Diving on the periphery of the only active volcano in South Asia is like entering a different planet enclosed within a time capsule. Undisturbed by human activity the underwater landscape makes the scene set for a drama you will never forget. An infinite expanse of brilliant blue and pitch black soil play canvas for bursts of vivid color that jostle for space on this alien terrain. This all-encompassing world peppered with cliffs, grottos, canyons, pinnacles, gorges and mysterious caves makes one feel miniscule. Small iridescent fish weave through hard and soft corals of purple, green, yellow and other fluorescent hues creating a rare psychedelic visual treat for wide-eyed divers. Millions of silver garden eels surface on a bed of black, while above it thrive some of the most elusive pelagic life. Giving you the opportunity to absorb with your eyes, the sight of white-tip reef sharks, dolphins, turtles and occasionally stunning manta rays with a wing span of 4 to 6 meters. Humongous schools of hunters such as the dogtooth tuna, barracuda and trevally whiz past as they circle the reef for their next meal. Imagine seeing this action play out from 30 meters away, which is the kind of crystal clear visibility you find around Barren. Words are not capable of doing justice to what Barren has to offer a diver, it must be experienced to be believed.
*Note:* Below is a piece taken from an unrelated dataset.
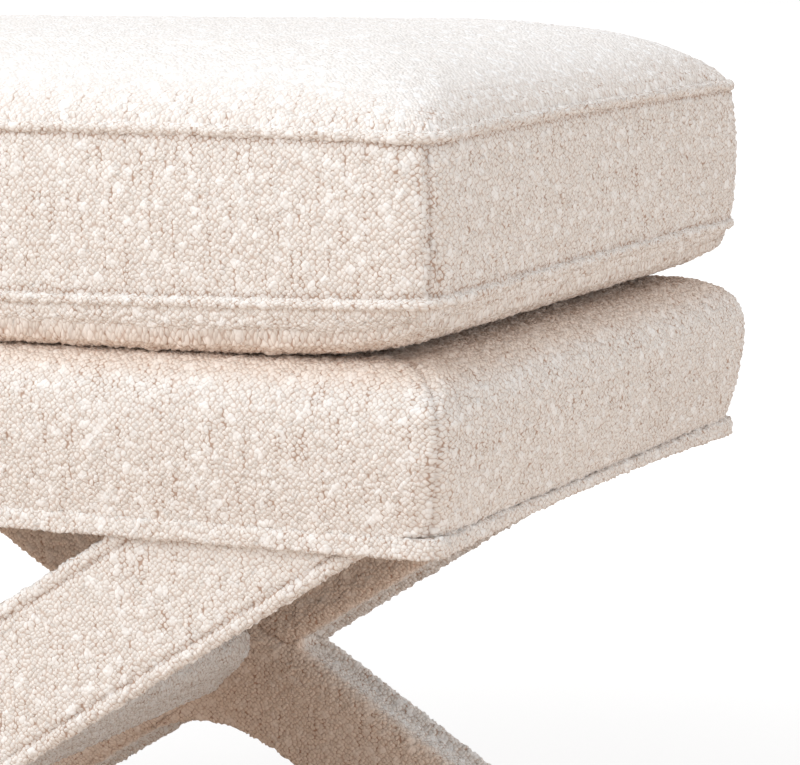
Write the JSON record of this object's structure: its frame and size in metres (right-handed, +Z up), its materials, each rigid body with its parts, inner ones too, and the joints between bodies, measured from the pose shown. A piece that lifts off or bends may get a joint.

Lucky for you a two hour boat ride from Havelock is all it takes to acquire this experience of a lifetime. This 12 hour trip involves leaving Havelock before the crack of dawn at 3am and doing three deep dives, interspersed with surface intervals that offer magnificent views of the smoking volcano.

Budget

This destination is fairly remote and you need to charter a private boat to Barren Island. Mainly this trip begins from Havelock Island and this trip can cost you between INR 1,00,000 to 1,50,000 for the entire charter depending upon the boat you are getting. A group of 4 - 8 Adults are generally recommended to do this tour. However, lesser number of people can also do this tour.

Geography and Biodiversity of Barren Island

Just 3 kilometers wide, with a two-kilometer- wide caldera, Barren Island is the summit of a volcano that rises about 2,250 meters from the sea floor, with 354 meters above the water line. It is the emergent summit of a volcano that rises from a depth. The eruptions had obviously reduced the number of bird species and their population. Of the 16 previously reported species, only six species are observed, of which the Pied Imperial Pigeon is the most abundant.

No Risk OR Harmless

It has been in news recently that the Volcano erupted in small episodes of about five to ten minutes, on January 23, 2017. It resulted into the ash clouds and red lava fountains were ejecting from the crater and the hot lava flowed streaming down its slopes. But don’t worry this is nothing new to this unique place. It has erupted at least five times over the next 100 years. Historically, the first record of the volcano’s eruption dates back to 1787. In 1991, it erupted so and the smoke billowed out for about six months. And since then there have been eruptions every two-three years also the last in February 2016. However, all of these eruptions lie at the lowest level of the Volcanic Explosivity Index. This index ranks the volcanoes from 1-8 on the basis of quantity of volcanic material spewed and its strength. This latest 2017 eruption was recorded as a 2 on the index which is much in the safe limits.